The first clue surfaced about the time injured quarterback Jim Harbaugh, during the pre-game hype, said his team "had a great game plan prepared."
Harbaugh, recall, played collegiately at Michigan, where a balanced attack means running off tackle as often as running straight up the middle.
Yessiree, the Bears were going to open it up against the Giants, throw caution to the wind, go for broke, roll the dice, shoot the works, let it all hang out.
Oh yeah, Chicago ended up throwing more passes than usual, but always when they were completely expected by the Giants: 10-0, 17-3, finish reading the Sunday paper.
One consoling thought. Another game was due up in a while. The captive audience thought ahead to the Bengals at Raiders, or back to Saturday's games: 49ers 28, Redskins 10. Bills 44, Dolphins 34.

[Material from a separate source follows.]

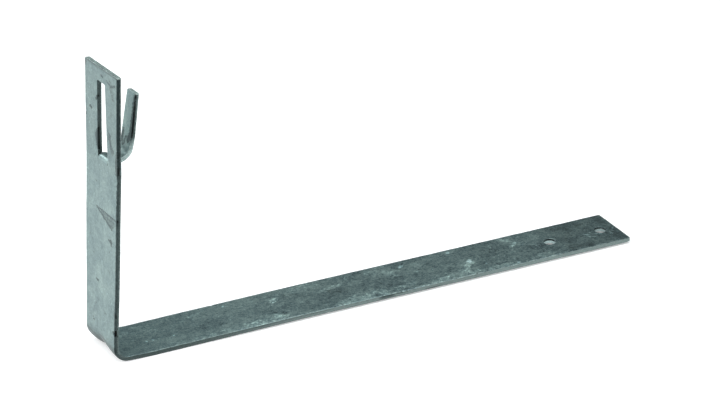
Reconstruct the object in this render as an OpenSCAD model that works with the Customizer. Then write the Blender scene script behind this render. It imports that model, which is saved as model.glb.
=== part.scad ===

A trend was noted. See, brainwashed pro football fans are susceptible to trends, tendencies and all the other Sunday afternoon buzzwords the NFL and its propagandists, the TV networks, flood our way.
In the opening round of the expanded playoffs last week, the game scores were 41-14, 20-7, 16-6 and 17-16. One really competitive game in four, the average margin of victory being 13 points.
HTC With the Giants' 31-3 clubbing of the Bears and the Raiders' 20-10 triumph over the Bengals yesterday, the average margin moved ahead to 16.5 points this weekend.
We make a lot of noise about parity, but is it really so? Or did Pete Rozelle take it with him when the ex-commissioner slipped into retirement?
Even the casual observer knows that, for the most part, the Super Bowl has been a cakewalk, a coronation, a reason for a party with little chance of good fellowship being disrupted by an absorbing game.
(I recall one late January afternoon, probably when the Bears tattooed the Patriots, when the host made a quick run to Erol's and everyone seemed quite content to watch a movie.)
Just six times through the first two dozen Super Bowls has the game been reasonably close (translation, less than a 10-point spread). In six of the last seven years, the margin of victory exceeded 30 points.
Without checking, one might think that an anomaly, a huge departure from the days when Alan Ameche crashed into the Giants' end zone to win the first sudden-death game or Lou Groza's field goal beat the Rams as time ran out.
The fact is, however, the rest of the postseason ritual practiced by the NFL has provided much the same fare since the merger a quarter century ago.
Just twice in the last nine years has the winner in the AFC title game been anything but a foregone conclusion shortly after halftime. Winners have prevailed by an average of 14 points and that's with coaches placing their best plays in mothballs.
It's even worse over in the NFC where just eight times in the last 24 years has a loser come within 10 points of the victor. In back-to-back years, 1984-85-86, shutouts were the order of the day by a combined 64-0 tally. The average margin of victory has been 16 points.
The league decided to add a two-game wild-card weekend in 1978. Again, the play, while often spirited, has not been that close. Over 15 games, NFC winners have outscored the opposition 403-192; their AFC counterparts have enjoyed a 396-227 bulge. Just 11 of the 30 games have been competitive and the victory margins by conference stood at 14 (NFC) and 11 (AFC).
This year, of course, a couple more wild-card teams were added, not because they were needed but because ABC insisted on it if it was going to pay close to a billion dollars to retain "Monday Night Football" for four seasons.
Because of a close game between the Dolphins and the Chiefs and the fact the Bears steadfastly refuse to take part in offensive football, the extra games produced a 13-point spread. No better or worse than division playoffs, conference championships or the Big Kahuna.
In eight games over the last two weekends, winners outscored losers, 217-100. That's fine if we're talking the Denver Nuggets and their version of NBA hoops. But it leaves an empty feeling for fans who expect the championship season to be just that.
One saving grace is at least Mike Ditka and his "great game plan" are no more until next fall.